4. Regulation and Governance: What HR Must Prepare For

EU AI Act: Why HR is a High-Risk Zone

The EU AI Act lists employment and worker management use cases as high-risk in Annex III, including recruitment and selection, filtering applications, evaluating candidates, and systems used for monitoring and evaluation in work contexts.

In parallel, the Act prohibits certain practices under Article 5, including emotion recognition in workplaces (with limited exceptions).

Practical implications for HR leaders:

  • Many HR AI features will require stronger documentation, oversight design, logging, and vendor assurance than typical HR tech procurement.
  • "Human in the loop" needs to be operational, not a policy sentence. You should be able to show what was reviewed, by whom, and what action was taken.

Disclosure and Audit Expectations are Spreading

Outside the EU, local rules and enforcement are increasing. Examples include:

  • NYC Local Law 144: Bias audit and notice requirements for automated employment decision tools used in hiring or promotion.
  • Ontario Bill 149: Includes job posting disclosure when AI is used to screen, assess, or select applicants.

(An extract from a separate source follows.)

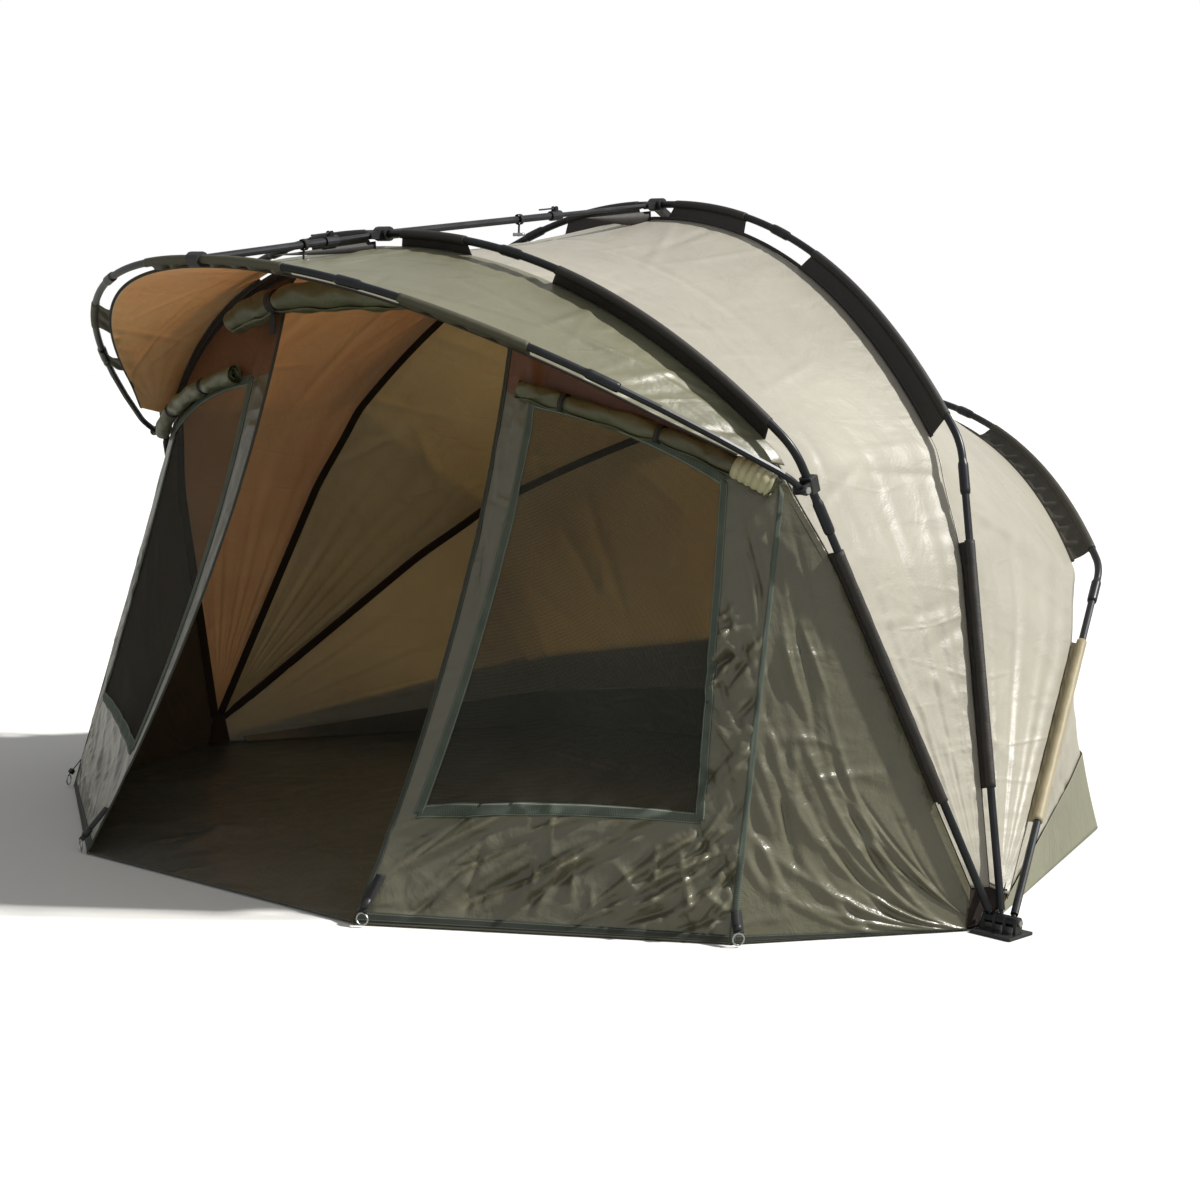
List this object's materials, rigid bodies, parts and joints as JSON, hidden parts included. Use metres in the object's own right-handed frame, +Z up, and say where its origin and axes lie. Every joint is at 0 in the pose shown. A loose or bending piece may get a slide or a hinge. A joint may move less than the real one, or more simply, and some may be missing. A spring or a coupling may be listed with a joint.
{
  "type": "bivvy tent",
  "caption": "Dome fishing bivvy on folding ribs with hub blocks, sprung-out hood, telescopic ridge bars, mesh windows, rolled-up door and groundsheet.",
  "frame": {"origin": "on the ground, midway between the two hub blocks", "axes": "+X from the left hub to the right hub as seen from inside, front faces -Y, +Z up"},
  "size_m": [3.1604, 2.7278, 1.7597],
  "materials": {
    "pole": "satin navy-black powder coat on tube",
    "moulding": "moulded black nylon, fine texture",
    "steel": "zinc-plated steel wire and bolts",
    "canopy": "coated olive-khaki polyester, soft sheen",
    "hood": "coated olive polyester, soft sheen",
    "wall": "coated dark olive polyester, soft sheen",
    "web": "near-black brown woven polyester",
    "net": "fine dark insect mesh, see-through",
    "roll": "rolled olive polyester",
    "groundsheet": "heavy coated dark olive sheet"
  },
  "bodies": {
    "ground": {"groundsheet": "groundsheet", "rear_panel": "canopy", "hub_block_R": "moulding", "hub_block_L": "moulding", "hub_bolt_R": "steel", "hub_bolt_L": "steel"},
    "rear_rib": {"rear_leg_R": "pole", "rear_leg_L": "pole", "rear_sleeve_R": "web", "rear_sleeve_L": "web", "rear_arch": "pole", "rear_web": "web", "rear_connector": "moulding"},
    "mid_rib": {"mid_leg_R": "pole", "mid_leg_L": "pole", "mid_sleeve_R": "web", "mid_sleeve_L": "web", "mid_arch": "pole", "mid_web": "web", "mid_connector": "moulding", "canopy_rear": "canopy"},
    "front_rib": {"front_leg_R": "pole", "front_leg_L": "pole", "front_sleeve_R": "web", "front_sleeve_L": "web", "front_arch": "pole", "front_web": "web", "front_connector": "moulding", "canopy_front": "canopy", "knuckle_R": "moulding", "knuckle_L": "moulding", "knuckle_bolt_R": "steel", "knuckle_bolt_L": "steel", "front_wall_R": "wall", "front_wall_L": "wall", "window_net_R": "net", "window_net_L": "net", "window_roll_R": "roll", "window_roll_L": "roll", "door_roll": "roll"},
    "hood_rib": {"hood_arm_R": "pole", "hood_arm_L": "pole", "hood_arch": "pole", "hood_web": "roll", "hood_cloth": "hood", "hood_connector": "moulding"},
    "hood_bar_swing": {"hood_bar_inner_tube": "pole"},
    "hood_bar_slide": {"hood_bar_outer_tube": "pole"},
    "hood_bar_lever_turn": {"hood_bar_lever": "moulding"},
    "front_bar_swing": {"front_bar_inner_tube": "pole"},
    "front_bar_slide": {"front_bar_outer_tube": "pole"},
    "front_bar_lever_turn": {"front_bar_lever": "moulding"},
    "rear_bar_swing": {"rear_bar_inner_tube": "pole"},
    "rear_bar_slide": {"rear_bar_outer_tube": "pole"},
    "rear_bar_lever_turn": {"rear_bar_lever": "moulding"},
    "corner_ring_R_swing": {"corner_ring_R": "steel"},
    "door_ring_R_swing": {"door_ring_R": "steel"},
    "corner_ring_L_swing": {"corner_ring_L": "steel"},
    "door_ring_L_swing": {"door_ring_L": "steel"}
  },
  "joints": [
    {"name": "rear_fold", "type": "hinge", "parent": "ground", "child": "rear_rib", "pos_m": [0, 0, 0.035], "axis": [-1, 0, 0], "range_deg": [0, 33], "deforming": ["rear_panel"]},
    {"name": "mid_fold", "type": "hinge", "parent": "rear_rib", "child": "mid_rib", "pos_m": [0, 0, 0.035], "axis": [-1, 0, 0], "range_deg": [0, 31], "deforming": ["canopy_rear"]},
    {"name": "front_fold", "type": "hinge", "parent": "mid_rib", "child": "front_rib", "pos_m": [0, 0, 0.035], "axis": [-1, 0, 0], "range_deg": [0, 30], "deforming": ["canopy_front"]},
    {"name": "hood_fold", "type": "hinge", "parent": "front_rib", "child": "hood_rib", "pos_m": [0, -0.43662, 1.03533], "axis": [-1, 0, 0], "range_deg": [0, 31], "deforming": ["hood_cloth"]},
    {"name": "hood_bar_swing", "type": "hinge", "parent": "front_rib", "child": "hood_bar_swing", "pos_m": [0, -0.67071, 1.59366], "axis": [-1, 0, 0], "range_deg": [0, 81]},
    {"name": "hood_bar_slide", "type": "slide", "parent": "hood_bar_swing", "child": "hood_bar_slide", "axis": [0, 0.9876, 0.157], "range_m": [0, 0.06]},
    {"name": "hood_bar_lever_turn", "type": "hinge", "parent": "hood_bar_slide", "child": "hood_bar_lever_turn", "pos_m": [0, -0.80611, 1.59188], "axis": [-1, 0, 0], "range_deg": [0, 110]},
    {"name": "front_bar_swing", "type": "hinge", "parent": "mid_rib", "child": "front_bar_swing", "pos_m": [0, 0.36487, 1.73558], "axis": [-1, 0, 0], "range_deg": [0, 111]},
    {"name": "front_bar_slide", "type": "slide", "parent": "front_bar_swing", "child": "front_bar_slide", "axis": [0, 0.9909, 0.1349], "range_m": [0, 0.2]},
    {"name": "front_bar_lever_turn", "type": "hinge", "parent": "front_bar_slide", "child": "front_bar_lever_turn", "pos_m": [0, -0.0133, 1.70378], "axis": [-1, 0, 0], "range_deg": [0, 110]},
    {"name": "rear_bar_swing", "type": "hinge", "parent": "rear_rib", "child": "rear_bar_swing", "pos_m": [0, 1.37904, 1.24267], "axis": [-1, 0, 0], "range_deg": [0, 114]},
    {"name": "rear_bar_slide", "type": "slide", "parent": "rear_bar_swing", "child": "rear_bar_slide", "axis": [0, 0.8899, -0.4562], "range_m": [0, 0.2]},
    {"name": "rear_bar_lever_turn", "type": "hinge", "parent": "rear_bar_slide", "child": "rear_bar_lever_turn", "pos_m": [0, 1.05067, 1.43292], "axis": [-1, 0, 0], "range_deg": [0, 110]},
    {"name": "corner_ring_R_swing", "type": "hinge", "parent": "front_rib", "child": "corner_ring_R_swing", "pos_m": [1.19823, -0.57694, 0.034], "axis": [0.4338, 0.901, 0], "range_deg": [-80, 15]},
    {"name": "door_ring_R_swing", "type": "hinge", "parent": "front_rib", "child": "door_ring_R_swing", "pos_m": [0.52581, -1.11374, 0.034], "axis": [0.9043, 0.4269, 0], "range_deg": [-80, 15]},
    {"name": "corner_ring_L_swing", "type": "hinge", "parent": "front_rib", "child": "corner_ring_L_swing", "pos_m": [-1.19683, -0.7442, 0.034], "axis": [0.5281, -0.8492, 0], "range_deg": [-80, 15]},
    {"name": "door_ring_L_swing", "type": "hinge", "parent": "front_rib", "child": "door_ring_L_swing", "pos_m": [-0.47581, -1.1917, 0.034], "axis": [0.9287, -0.3708, 0], "range_deg": [-80, 15]}
  ],
  "couplings": [
    {"joint": "hood_bar_swing", "follows": "hood_fold", "ratio": 2.6},
    {"joint": "front_bar_swing", "follows": "front_fold", "ratio": 3.7},
    {"joint": "rear_bar_swing", "follows": "mid_fold", "ratio": 3.65}
  ]
}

The directional trend is clear: transparency, auditability, and documented accountability are becoming baseline requirements.

5. What "Ready for Agents" Looks Like: A Practical Preparation Plan

Step 1: Select 3–5 Workflows Where AI Can Deliver Measurable Outcomes

Start with areas that are high volume, repeatable, and already policy-governed:

Recommended Starting Points

  • HR service delivery (triage and resolution)
  • Onboarding and offboarding orchestration
  • Document drafting and standardisation for ER cases
  • Recruiting operations (scheduling, comms, rediscovery)
  • Skills inventory and internal mobility matching

Avoid Early Deployments

  • Fully automated hiring decisions
  • Automated disciplinary recommendations
  • Surveillance-style monitoring or inference about emotions

Step 2: Build a Defensibility Layer

For every AI-enabled workflow, document:

  • Intended use and non-intended use
  • Decision points requiring human review
  • Data sources, retention, and access boundaries
  • Logging requirements and evidence capture
  • Escalation paths and appeal mechanisms

Step 3: Update HR Capability, Not Just Technology

Agentic HR needs new skills:

  • HR Ops as workflow design and automation management
  • TA and ER leaders trained in explainability, evidence, and audit trails
  • HR, Legal, Security and IT aligned on procurement gates and ongoing monitoring

Step 4: Treat Trust as a Design Requirement

Employees and candidates need predictable answers to:

  • Where is AI used?
  • What data does it access?
  • Can I request human review?
  • How are errors handled?

If those questions are not answered clearly, adoption stalls and risk increases.

Conclusion

AI is reshaping HR through execution, not just content generation. The winners in 2026–2028 will be the organisations that redesign workflows around agents with robust governance, rather than layering AI onto existing processes without control points.

HR leaders should treat this as a strategic capability shift: HR becomes the steward of a hybrid workforce where humans and digital workers operate together, and where trust, fairness, and evidence are not optional.